🤖 AI Summary
To address the trade-off between model scale, inference cost, and performance in vision-language models (VLMs), this paper proposes a master-apprentice collaborative inference framework: a large “Master” model generates and caches high-quality reasoning outputs, while a small “Apprentice” model retrieves relevant cached results via multimodal retrieval and augments its inference through dynamic in-context learning (ICL). The key contribution is the novel *thought caching* mechanism—the first cache-driven paradigm for vision-language tasks—integrating multimodal retrieval, dynamic ICL, and lightweight cache management into a distillation-inspired collaborative architecture.

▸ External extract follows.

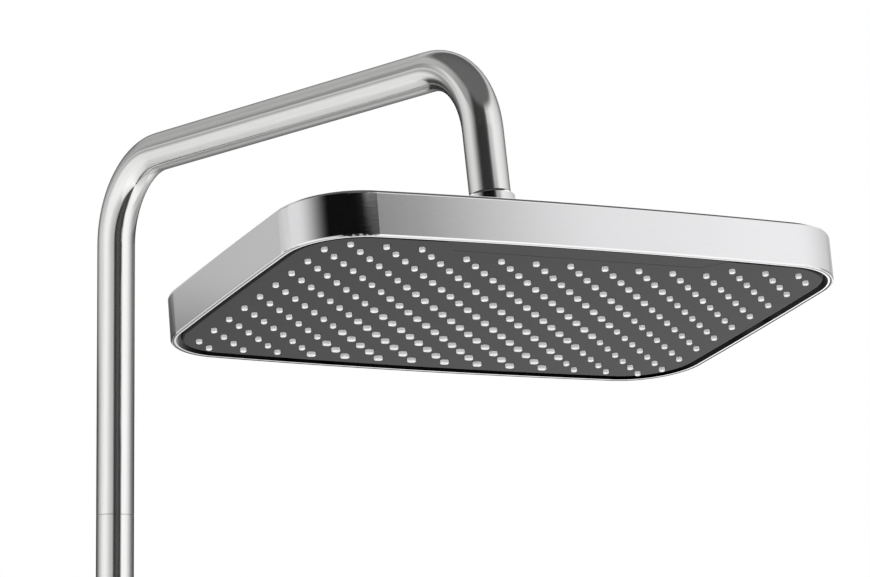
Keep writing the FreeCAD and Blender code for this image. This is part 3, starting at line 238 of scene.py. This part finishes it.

Evaluated on mainstream VQA benchmarks under fixed computational budgets, the framework achieves an average 7.7% improvement in overall accuracy; the Apprentice model alone attains up to a 36.6% absolute accuracy gain over its standalone counterpart, significantly outperforming both isolated small models and existing baselines.
📝 Abstract
Vision Language Models (VLMs) have achieved remarkable success in a wide range of vision applications of increasing complexity and scales, yet choosing the right VLM model size involves a trade-off between response quality and cost. While smaller VLMs are cheaper to run, they typically produce responses only marginally better than random guessing on benchmarks such as MMMU. In this paper, we propose Cache of Thought (CoT), a master apprentice framework for collaborative inference between large and small VLMs. CoT manages high quality query results from large VLMs (master) in a cache, which are then selected via a novel multi modal retrieval and in-context learning to aid the performance of small VLMs (apprentice). We extensively evaluate CoT on various widely recognized and challenging general VQA benchmarks, and show that CoT increases overall VQA performance by up to 7.7% under the same budget, and specifically boosts the performance of apprentice VLMs by up to 36.6%.